Source : Clicanoo.com – Alain Dupuis – 30 octobre 2010
Air Austral : Quand Gérard Ethève parle vrai…
Les personnels d’Air Austral, tout autant que ses actionnaires, les Réunionnais, via la SEMATRA et via les conseils régional et général, que ses usagers, via les tarifs particulièrement élevés, ont contribué à la réussite de cette entreprise que son PDG s’approprie comme jadis un seigneur s’appropriait son fief. Quand il se vante et présente comme un critère, « exceptionnel en France », de démocratie, la participation des salariés à hauteur de 13% du
capital, il évite de signaler le caractère manipulateur de cette opération. Par le biais de la SAS Réunion Aéro Investissement ( dont il est le président et le seul maître à bord ), visait en premier lieu à mettre fin à un portage coûteux par le crédit agricole des parts non encore vendues d’Air France. En second lieu, à s’arroger directement personnellement la représentation de ces 13% de parts en « imposant » aux personnels actionnaires, « de donner pouvoir à Gérard Ethève, président de Réunion Aéro Investissement » pour « LES » représenter, comme me l’ont confirmé bon nombre d’entre eux «bidonnés » par le tour de passe-passe d’Ethève pour garder la main sur la compagnie.
Que « 99% des personnels soient fiers et motivés de travailler chez Air Austral », dans une île aux 150 000 chômeurs pour 820 000 habitants, dont une très grande majorité de jeunes diplômés et formés, aux 52% de familles vivant sous le seuil de pauvreté, n’est-ce pas naturel et parfaitement légitime ? S’attribuer « ensemble… des résultats et une qualité de service reconnue… et NOTRE succès face à une concurrence meurtrière » n’est-ce pas un abus des mots « ensemble » et « notre », surtout quand on connaît les réalités de la gestion, sociale et humaine, et de la gouvernance de cette entreprise par son PDG autoritaire et despotique, patron de choc comme l’atteste l’histoire de la compagnie ?
Non monsieur le PDG, l’audit du CE d’Air Austral, si longtemps et toujours opaque dans les mains de quelques-uns, ne saurait être une dépense inutile.
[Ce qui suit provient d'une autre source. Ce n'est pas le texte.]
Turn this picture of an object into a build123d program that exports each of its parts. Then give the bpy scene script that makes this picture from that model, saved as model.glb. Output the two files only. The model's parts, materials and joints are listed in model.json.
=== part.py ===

Espérons qu’il permettra de rendre aux salariés, aux actionnaires, aux Réunionnais, une vision transparente de la gestion et la gouvernance d’une entreprise, outil déterminant pour le tourisme, pour la continuité territoriale, pour la contribution de TOUS les Réunionnais, et non plus que la Réunion d’en Haut actionnaire, au développement économique de leur île, pour la création des milliers d’emplois auxquels ils aspirent, surtout les jeunes formés en pleine désespérance.